Dinner being done, we traveled again to find a bar in which to commiserate. In the spirit of imitating all things American, there was a bar called Cheers Bar, and the sign looked exactly like the sign from Boston. Inside, however, there was no resemblance, and nobody knew our name. A free shot (which actually tasted like it had alcohol in it) followed by a beer, and a heated discussion over whether Neil Peart was a better drummer than John Bonham (which he absolutely is) ended our night. Our night ended for reasons unknown to us this morning, and we miraculously made our way into a cab to get back to the hotel. I had enough sense about me to drink a bottle of water and take two ibuprofen when I got back, then dropped into the bed.
I woke up this morning around 1130, having slept through my 0900 alarm. I had a headache, I was still thirsty, and I had absolutely no desire to touch any form of alcohol. Apparently the ouzo upset my system just enough to make me shy away from anything that even resembled a brewed, fermented, or distilled liquid. Of course, this being Crete, this presented a problem because after every single meal they give you tsikoudia. Additionally, after further research, tsikoudia is less of a digestive aid, and more of a sort of Greek moonshine made from grape skins and stems.

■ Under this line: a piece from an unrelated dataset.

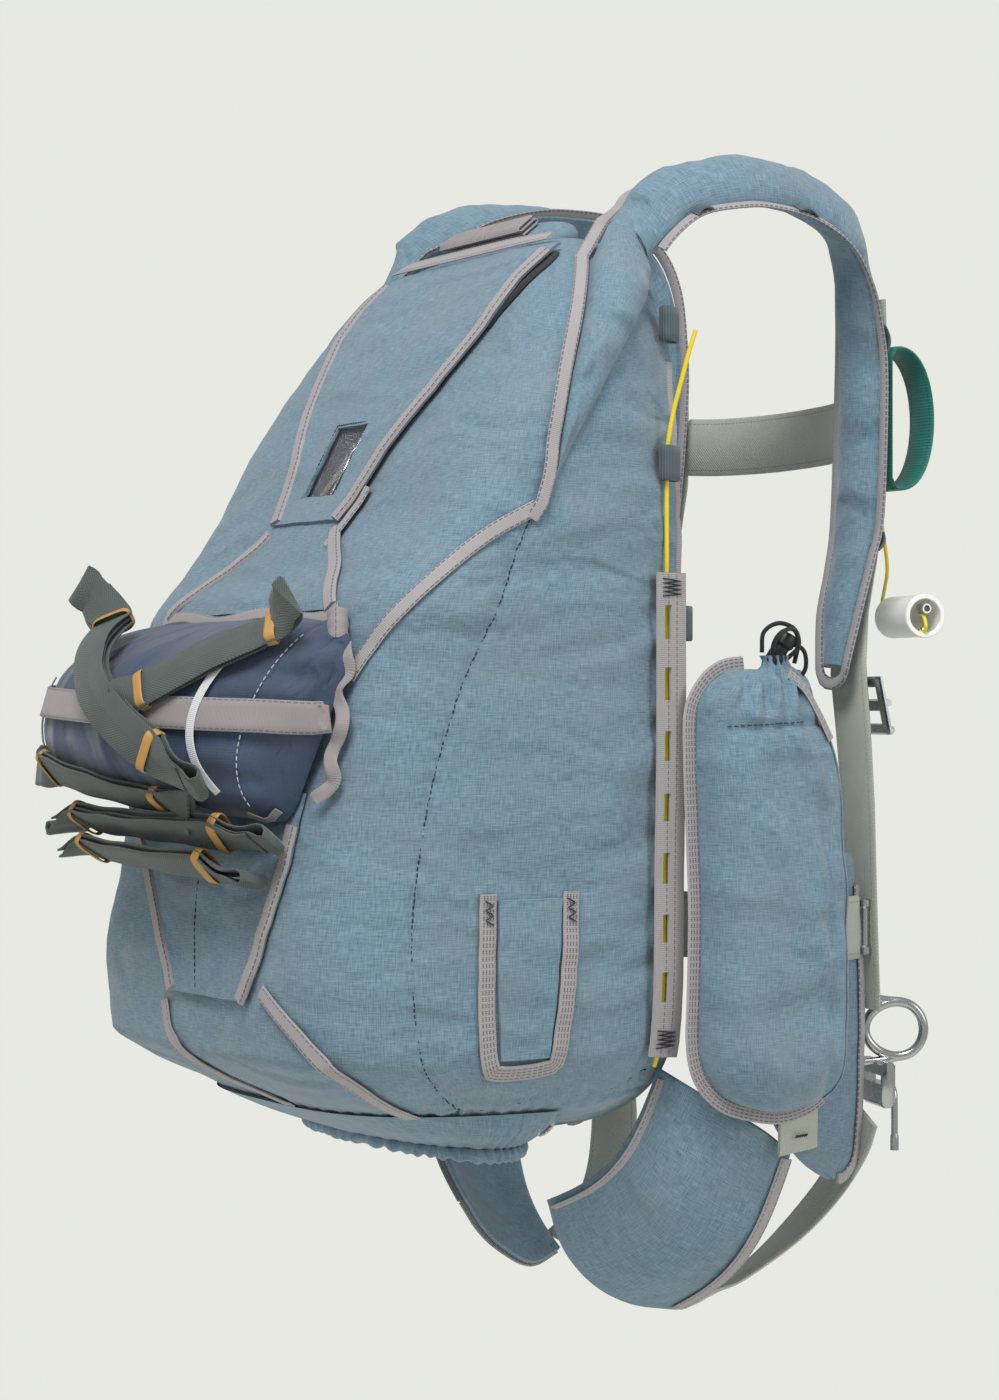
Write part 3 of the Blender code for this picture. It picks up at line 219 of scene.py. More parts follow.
@dataclass(frozen=True)
class WovenBand(Finish):
    """Loom-woven nylon tape or webbing: ribs across the band, with painted shade in their troughs, and rows
    of lockstitch along it.
    """
    colour: str = "#B0ABAC"
    shade: str = "#9F9A9C"
    thread: str = "#6F6A74"
    rib_mm: float = 1.3           # real ribs are about 1 mm apart
    chevron: bool = False
    rows_mm: tuple[float, ...] = ()
    stitch_mm: float = 4.2
    sheen: float = 0.2

    def dress(self, tree: bpy.types.NodeTree, shader: bpy.types.Node) -> None:
        """Draw the ribs, their troughs painted darker as painted shade, and the rows of stitches from the
        distances along and across the band.

        Args:
            tree: The material's node tree.
            shader: Its surface node.
        """
        uv = add_node(tree, "TexCoord").outputs["UV"]
        split = add_node(tree, "SeparateXYZ", {0: uv})
        across = add_node(tree, "Math", {0: split.outputs[1]}, operation="ABSOLUTE")
        place = split.outputs[0]
        if self.chevron:
            place = add_node(tree, "Math", {0: place, 1: across}, operation="ADD").outputs[0]
        turn = add_node(tree, "Math", {0: place, 1: 2 * math.pi / (self.rib_mm * MM)}, operation="MULTIPLY")
        rib = add_node(tree, "Math", {0: turn}, operation="SINE")
        # The rib's height sets the tone: the troughs take the shade colour, which is painted shade, and the
        # wear noise mottles it at random.
        height = add_node(tree, "MapRange", {"Value": rib, "From Min": -1.0})
        wear = add_node(tree, "TexNoise", {"Vector": uv, "Scale": 60.0, "Detail": 3.0})
        tone = add_node(tree, "Math", {0: height, 1: wear}, operation="MULTIPLY")
        face = add_node(tree, "Mix", {"Factor": tone, 6: srgb(self.shade), 7: srgb(self.colour)},
                        data_type="RGBA")
        colour = face.outputs[2]
        relief = height.outputs[0]
        for row in self.rows_mm:
            near = add_node(tree, "Math", {0: across, 1: row * MM, 2: 0.00042}, operation="COMPARE")
            pitch = add_node(tree, "Math", {0: split, 1: 1 / (self.stitch_mm * MM)},
                             operation="MULTIPLY")
            part = add_node(tree, "Math", {0: pitch}, operation="FRACT")
            dash = add_node(tree, "Math", {0: part, 1: 0.72}, operation="LESS_THAN")
            stitch = add_node(tree, "Math", {0: near, 1: dash}, operation="MULTIPLY")
            colour = add_node(tree, "Mix", {"Factor": stitch, 6: colour, 7: srgb(self.thread)},
                              data_type="RGBA").outputs[2]
            relief = add_node(tree, "Math", {0: relief, 1: near}, operation="SUBTRACT").outputs[0]
        tree.links.new(colour, shader.inputs["Base Color"])
        bump = add_node(tree, "Bump", {"Height": relief, "Strength": 0.45, "Distance": 0.0004})
        tree.links.new(bump.outputs[0], shader.inputs["Normal"])
        shader.inputs["Sheen Weight"].default_value = self.sheen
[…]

Depending on if it's cold, or if it's well-made, it will burn on the way down, and that's not a feeling you want after a night of ouzo, even if it was 24 hours later.
In doing some additional research on ouzo itself, Mitchell and I apparently did it wrong. It's considered bad manners to drink ouzo "dry hammer", or without eating anything. It's also improper to drink ouzo as a shot, as it should be sipped in the traditional fashion, and accompanied by appetizers or light fare. (Perhaps these Greeks are on to something...) Regardless of all this, ouzo does not taste good, and I will avoid it at all times in the future, hence ouzo being "the devil in the bottle."